### Information shown
******

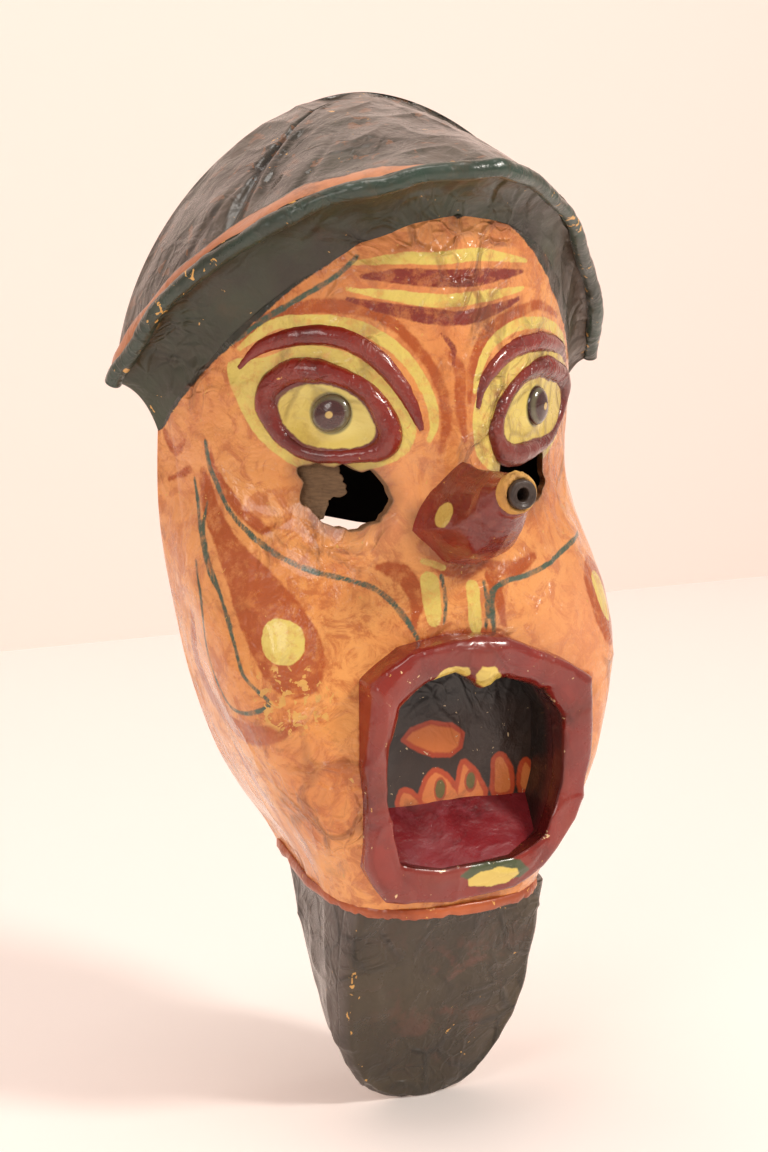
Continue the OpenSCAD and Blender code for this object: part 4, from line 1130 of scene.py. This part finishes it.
disc_points, faces = disc_shell(on_face(s_disc, z_disc, sunk), on_face(s_disc, z_disc, sunk - 1.1))
make_piece("torn_flap", disc_points, faces, flap_card, ["sight_flap"])

# ---- Nose ----
# A faceted cone of card pasted over the middle of the face, hollow, with its point cut off for
# the tube. Maroon, with a lemon dot on its right cheek and a green one under the tip.
nose_wall, nose_end = 2.4, 134.0
nose_shape = np.array([  # depth, width, height, middle height
    [71.0, 50.0, 50.0, -8.0], [92.0, 41.0, 41.0, -6.0], [106.0, 34.5, 36.0, -4.2], [115.0, 30.0, 32.0, -2.0],
    [124.0, 23.5, 25.5, 2.6],
    [134.0, 16.8, 16.8, 8.0], [140.0, 16.8, 16.8, 8.0]])
corners = [(0.0, 0.52), (-0.30, 0.26), (-0.48, -0.12), (-0.22, -0.46), (0.10, -0.50), (0.38, -0.40),
    (0.50, -0.08), (0.30, 0.28)]
flat_x = np.linspace(-96, 96, 385)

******

Reproduce the material in full, with no word added or dropped.

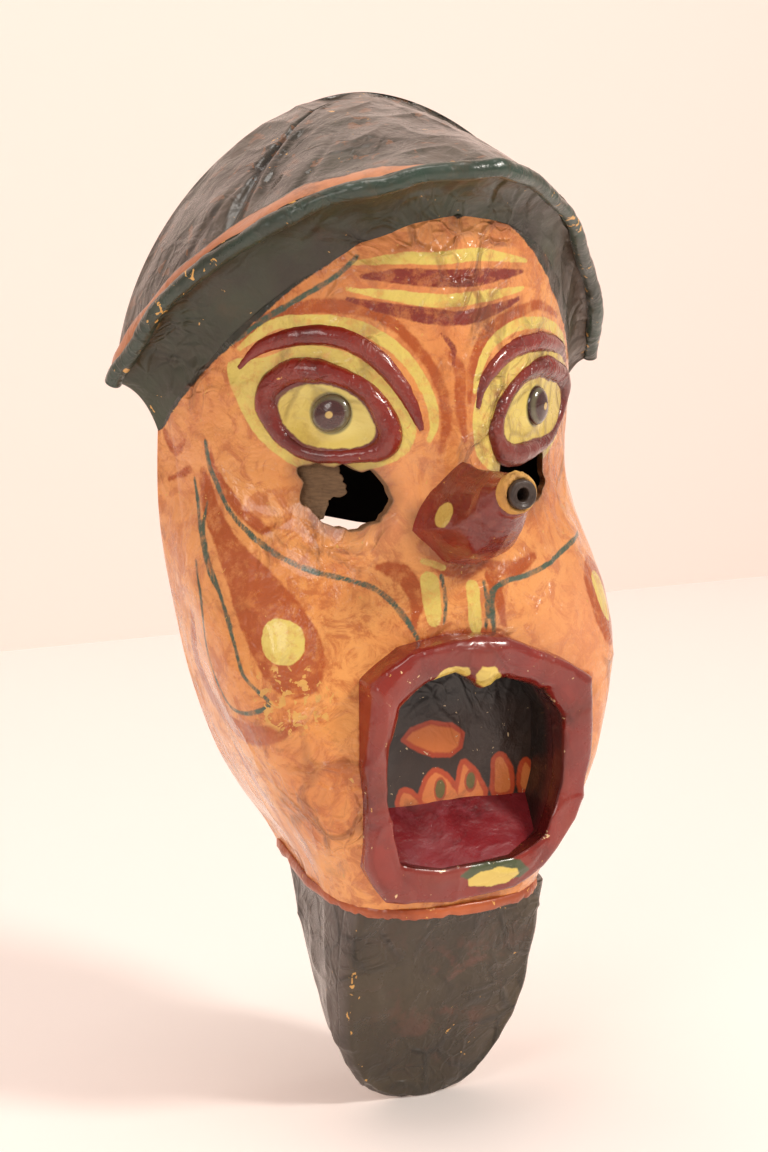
Continue the OpenSCAD and Blender code for this object: part 4, from line 1130 of scene.py. This part finishes it.
disc_points, faces = disc_shell(on_face(s_disc, z_disc, sunk), on_face(s_disc, z_disc, sunk - 1.1))
make_piece("torn_flap", disc_points, faces, flap_card, ["sight_flap"])

# ---- Nose ----
# A faceted cone of card pasted over the middle of the face, hollow, with its point cut off for
# the tube. Maroon, with a lemon dot on its right cheek and a green one under the tip.
nose_wall, nose_end = 2.4, 134.0
nose_shape = np.array([  # depth, width, height, middle height
    [71.0, 50.0, 50.0, -8.0], [92.0, 41.0, 41.0, -6.0], [106.0, 34.5, 36.0, -4.2], [115.0, 30.0, 32.0, -2.0],
    [124.0, 23.5, 25.5, 2.6],
    [134.0, 16.8, 16.8, 8.0], [140.0, 16.8, 16.8, 8.0]])
corners = [(0.0, 0.52), (-0.30, 0.26), (-0.48, -0.12), (-0.22, -0.46), (0.10, -0.50), (0.38, -0.40),
    (0.50, -0.08), (0.30, 0.28)]
flat_x = np.linspace(-96, 96, 385)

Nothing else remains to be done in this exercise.